━━━ Records for the exercise

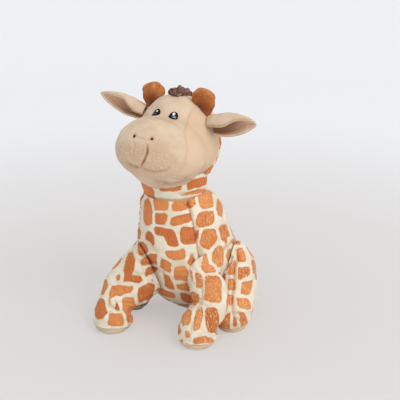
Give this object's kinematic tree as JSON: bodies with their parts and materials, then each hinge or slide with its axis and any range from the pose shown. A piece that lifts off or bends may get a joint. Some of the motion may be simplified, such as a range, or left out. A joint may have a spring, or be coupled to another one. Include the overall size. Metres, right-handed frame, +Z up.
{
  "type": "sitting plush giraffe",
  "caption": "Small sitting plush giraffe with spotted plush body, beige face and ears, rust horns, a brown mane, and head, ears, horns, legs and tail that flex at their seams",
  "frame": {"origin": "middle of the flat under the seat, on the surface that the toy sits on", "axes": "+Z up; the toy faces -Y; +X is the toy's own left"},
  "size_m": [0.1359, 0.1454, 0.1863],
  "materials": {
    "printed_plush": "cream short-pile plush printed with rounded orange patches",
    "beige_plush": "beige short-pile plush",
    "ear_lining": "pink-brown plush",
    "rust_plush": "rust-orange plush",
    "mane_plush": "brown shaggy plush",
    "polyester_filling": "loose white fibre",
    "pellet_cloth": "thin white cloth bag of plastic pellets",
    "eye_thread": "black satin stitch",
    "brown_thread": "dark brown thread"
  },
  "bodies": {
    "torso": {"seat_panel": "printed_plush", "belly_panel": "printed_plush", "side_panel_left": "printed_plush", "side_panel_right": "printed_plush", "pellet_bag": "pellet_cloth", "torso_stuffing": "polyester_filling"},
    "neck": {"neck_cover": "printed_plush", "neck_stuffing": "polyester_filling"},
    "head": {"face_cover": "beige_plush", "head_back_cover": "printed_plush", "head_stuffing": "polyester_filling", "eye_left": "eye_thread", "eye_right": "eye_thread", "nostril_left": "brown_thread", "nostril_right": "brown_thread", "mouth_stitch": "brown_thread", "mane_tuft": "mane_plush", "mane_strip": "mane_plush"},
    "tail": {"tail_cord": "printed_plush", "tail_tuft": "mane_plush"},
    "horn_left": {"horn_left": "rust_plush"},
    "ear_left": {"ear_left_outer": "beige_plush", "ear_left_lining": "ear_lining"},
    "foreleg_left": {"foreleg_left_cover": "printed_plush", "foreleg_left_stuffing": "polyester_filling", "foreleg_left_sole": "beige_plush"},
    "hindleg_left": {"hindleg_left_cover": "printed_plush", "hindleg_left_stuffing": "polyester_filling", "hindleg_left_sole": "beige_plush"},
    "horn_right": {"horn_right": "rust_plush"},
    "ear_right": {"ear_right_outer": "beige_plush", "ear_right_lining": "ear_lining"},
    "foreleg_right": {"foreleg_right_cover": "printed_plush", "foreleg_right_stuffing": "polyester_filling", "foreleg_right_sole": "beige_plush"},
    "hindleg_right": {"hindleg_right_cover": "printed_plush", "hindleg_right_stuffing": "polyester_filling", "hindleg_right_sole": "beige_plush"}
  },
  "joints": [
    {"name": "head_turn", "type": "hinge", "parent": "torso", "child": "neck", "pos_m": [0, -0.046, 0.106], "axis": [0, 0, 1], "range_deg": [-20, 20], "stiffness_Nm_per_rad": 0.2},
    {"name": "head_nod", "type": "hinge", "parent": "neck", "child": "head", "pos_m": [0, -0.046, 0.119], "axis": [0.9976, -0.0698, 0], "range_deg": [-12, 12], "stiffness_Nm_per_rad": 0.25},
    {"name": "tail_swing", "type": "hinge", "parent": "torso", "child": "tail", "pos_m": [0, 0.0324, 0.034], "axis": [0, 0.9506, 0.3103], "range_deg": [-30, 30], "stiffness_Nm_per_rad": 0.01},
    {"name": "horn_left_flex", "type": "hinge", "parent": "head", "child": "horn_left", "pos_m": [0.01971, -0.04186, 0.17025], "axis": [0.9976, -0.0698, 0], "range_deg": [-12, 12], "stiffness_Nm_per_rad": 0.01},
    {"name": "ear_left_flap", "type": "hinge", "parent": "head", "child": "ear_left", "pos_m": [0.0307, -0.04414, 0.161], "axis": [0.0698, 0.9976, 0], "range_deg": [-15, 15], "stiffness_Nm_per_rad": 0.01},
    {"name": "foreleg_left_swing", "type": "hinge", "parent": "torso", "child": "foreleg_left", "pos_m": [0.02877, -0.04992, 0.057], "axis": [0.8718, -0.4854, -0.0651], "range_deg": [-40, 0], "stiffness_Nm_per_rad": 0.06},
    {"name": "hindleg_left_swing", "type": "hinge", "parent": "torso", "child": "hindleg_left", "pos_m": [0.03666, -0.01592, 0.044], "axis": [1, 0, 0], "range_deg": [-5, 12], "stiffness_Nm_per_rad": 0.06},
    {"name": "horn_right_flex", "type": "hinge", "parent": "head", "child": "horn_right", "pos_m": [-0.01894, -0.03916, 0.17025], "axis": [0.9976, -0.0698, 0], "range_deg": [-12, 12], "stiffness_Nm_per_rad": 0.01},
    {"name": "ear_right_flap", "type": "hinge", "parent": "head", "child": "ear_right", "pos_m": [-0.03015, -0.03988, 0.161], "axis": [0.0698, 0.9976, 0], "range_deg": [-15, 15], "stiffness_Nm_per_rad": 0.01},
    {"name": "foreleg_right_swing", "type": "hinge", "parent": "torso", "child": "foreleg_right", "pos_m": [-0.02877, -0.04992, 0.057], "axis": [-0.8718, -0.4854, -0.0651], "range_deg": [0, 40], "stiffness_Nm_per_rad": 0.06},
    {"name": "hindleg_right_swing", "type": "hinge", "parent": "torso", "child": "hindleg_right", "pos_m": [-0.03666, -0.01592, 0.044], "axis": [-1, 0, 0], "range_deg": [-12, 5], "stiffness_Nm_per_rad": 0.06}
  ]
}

━━━━━━
━━━ Records for the exercise

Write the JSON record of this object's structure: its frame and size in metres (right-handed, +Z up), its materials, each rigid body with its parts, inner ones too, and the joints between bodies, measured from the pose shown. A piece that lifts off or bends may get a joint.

━━━━━━

■ Task directions
Using the listing above, show each line holding the string "joints".

■ Answer to this task
  "joints": [
Write the JSON record of this object's structure: its frame and size in metres (right-handed, +Z up), its materials, each rigid body with its parts, inner ones too, and the joints between bodies, measured from the pose shown. A piece that lifts off or bends may get a joint.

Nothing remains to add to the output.